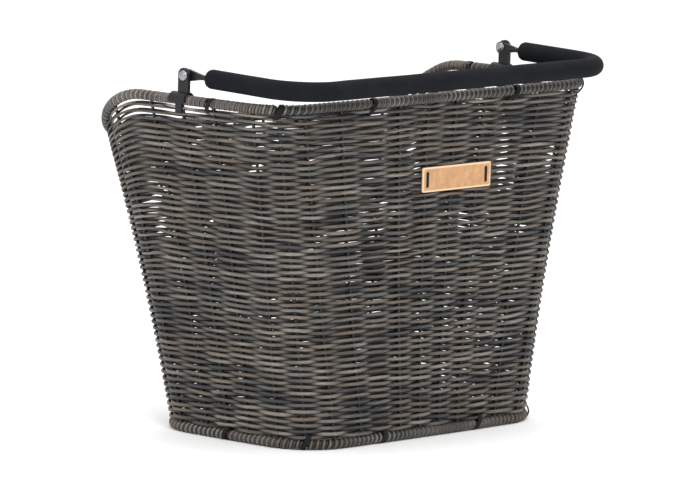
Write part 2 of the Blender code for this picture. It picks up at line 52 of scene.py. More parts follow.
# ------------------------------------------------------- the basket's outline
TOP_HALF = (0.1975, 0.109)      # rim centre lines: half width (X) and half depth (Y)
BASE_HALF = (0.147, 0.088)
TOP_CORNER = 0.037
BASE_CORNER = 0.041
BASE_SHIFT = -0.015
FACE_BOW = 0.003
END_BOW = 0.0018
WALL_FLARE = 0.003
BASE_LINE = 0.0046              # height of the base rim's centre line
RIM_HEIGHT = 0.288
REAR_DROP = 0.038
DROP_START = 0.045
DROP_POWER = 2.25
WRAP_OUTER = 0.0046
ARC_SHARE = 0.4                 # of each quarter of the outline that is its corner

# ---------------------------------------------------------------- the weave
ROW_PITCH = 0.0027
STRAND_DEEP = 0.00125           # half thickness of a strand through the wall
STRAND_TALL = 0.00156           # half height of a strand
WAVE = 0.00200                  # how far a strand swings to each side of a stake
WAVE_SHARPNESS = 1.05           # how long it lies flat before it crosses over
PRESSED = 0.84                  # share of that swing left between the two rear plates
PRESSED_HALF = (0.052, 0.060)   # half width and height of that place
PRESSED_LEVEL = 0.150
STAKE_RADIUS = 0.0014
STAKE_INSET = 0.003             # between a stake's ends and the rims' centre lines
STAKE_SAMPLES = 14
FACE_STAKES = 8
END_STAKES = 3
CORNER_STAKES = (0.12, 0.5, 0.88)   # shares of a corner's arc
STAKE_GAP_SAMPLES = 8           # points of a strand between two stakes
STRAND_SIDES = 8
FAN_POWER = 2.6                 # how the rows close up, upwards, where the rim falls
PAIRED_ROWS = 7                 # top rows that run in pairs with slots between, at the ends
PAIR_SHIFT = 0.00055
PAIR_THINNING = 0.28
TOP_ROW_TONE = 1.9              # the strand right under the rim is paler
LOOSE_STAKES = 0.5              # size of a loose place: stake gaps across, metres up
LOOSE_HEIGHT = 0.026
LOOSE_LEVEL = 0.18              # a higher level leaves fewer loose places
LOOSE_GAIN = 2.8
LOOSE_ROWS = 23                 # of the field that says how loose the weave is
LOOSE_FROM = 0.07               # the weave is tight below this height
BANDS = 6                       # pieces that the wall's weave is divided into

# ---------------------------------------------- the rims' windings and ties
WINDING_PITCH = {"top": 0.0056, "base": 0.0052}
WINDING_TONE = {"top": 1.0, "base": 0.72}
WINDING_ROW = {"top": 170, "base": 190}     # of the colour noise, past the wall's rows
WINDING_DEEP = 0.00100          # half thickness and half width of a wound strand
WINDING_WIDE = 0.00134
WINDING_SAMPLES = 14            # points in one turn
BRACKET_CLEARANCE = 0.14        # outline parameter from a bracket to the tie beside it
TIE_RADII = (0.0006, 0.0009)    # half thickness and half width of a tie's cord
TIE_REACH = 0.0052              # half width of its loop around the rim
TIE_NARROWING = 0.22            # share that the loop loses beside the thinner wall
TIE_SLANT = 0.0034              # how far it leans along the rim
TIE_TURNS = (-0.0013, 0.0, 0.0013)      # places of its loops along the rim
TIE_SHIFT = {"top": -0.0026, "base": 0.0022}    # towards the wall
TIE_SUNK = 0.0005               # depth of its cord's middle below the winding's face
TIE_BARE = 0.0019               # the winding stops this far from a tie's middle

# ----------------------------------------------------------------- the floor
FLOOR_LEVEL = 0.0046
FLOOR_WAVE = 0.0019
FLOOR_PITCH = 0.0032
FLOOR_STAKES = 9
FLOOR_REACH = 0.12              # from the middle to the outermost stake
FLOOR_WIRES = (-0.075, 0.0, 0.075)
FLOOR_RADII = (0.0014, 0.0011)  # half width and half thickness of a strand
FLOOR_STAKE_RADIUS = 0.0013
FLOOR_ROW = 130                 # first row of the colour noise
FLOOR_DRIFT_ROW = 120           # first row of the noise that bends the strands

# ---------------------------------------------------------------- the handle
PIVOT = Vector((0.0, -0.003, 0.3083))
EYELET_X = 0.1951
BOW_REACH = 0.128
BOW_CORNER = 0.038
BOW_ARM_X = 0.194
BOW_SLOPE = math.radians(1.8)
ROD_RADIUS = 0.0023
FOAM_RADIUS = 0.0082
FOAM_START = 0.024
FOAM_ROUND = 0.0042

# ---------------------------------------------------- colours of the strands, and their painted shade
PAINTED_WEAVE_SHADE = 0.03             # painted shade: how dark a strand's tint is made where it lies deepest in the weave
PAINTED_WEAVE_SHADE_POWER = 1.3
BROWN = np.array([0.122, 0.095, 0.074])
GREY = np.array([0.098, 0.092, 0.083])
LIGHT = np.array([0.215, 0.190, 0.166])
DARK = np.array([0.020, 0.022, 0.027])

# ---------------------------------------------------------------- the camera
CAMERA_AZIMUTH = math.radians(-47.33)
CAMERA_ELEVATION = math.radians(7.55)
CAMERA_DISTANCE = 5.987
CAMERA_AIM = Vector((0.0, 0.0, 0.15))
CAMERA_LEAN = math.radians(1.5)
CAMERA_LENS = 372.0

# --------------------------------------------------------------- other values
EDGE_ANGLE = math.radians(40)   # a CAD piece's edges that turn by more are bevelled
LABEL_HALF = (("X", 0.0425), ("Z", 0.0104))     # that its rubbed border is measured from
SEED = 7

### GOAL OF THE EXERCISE
Return exactly the lines from the beginning of the data above through the one containing "ARC_SHARE = 0.4", please. Include both end lines and add nothing else.

### COMPLETE RESPONSE
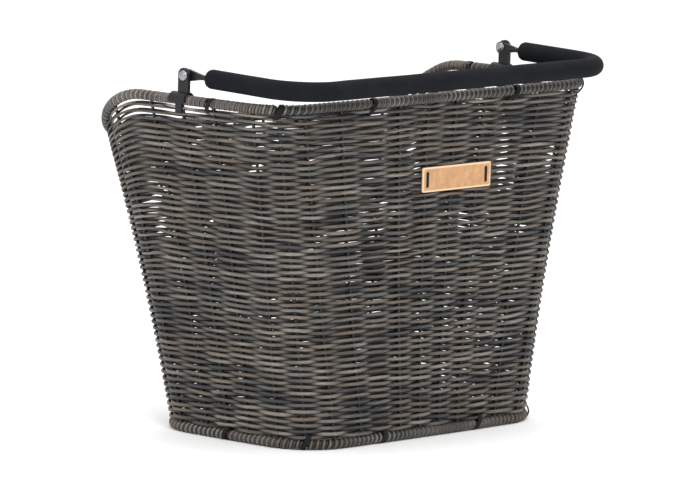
Write part 2 of the Blender code for this picture. It picks up at line 52 of scene.py. More parts follow.
# ------------------------------------------------------- the basket's outline
TOP_HALF = (0.1975, 0.109)      # rim centre lines: half width (X) and half depth (Y)
BASE_HALF = (0.147, 0.088)
TOP_CORNER = 0.037
BASE_CORNER = 0.041
BASE_SHIFT = -0.015
FACE_BOW = 0.003
END_BOW = 0.0018
WALL_FLARE = 0.003
BASE_LINE = 0.0046              # height of the base rim's centre line
RIM_HEIGHT = 0.288
REAR_DROP = 0.038
DROP_START = 0.045
DROP_POWER = 2.25
WRAP_OUTER = 0.0046
ARC_SHARE = 0.4                 # of each quarter of the outline that is its corner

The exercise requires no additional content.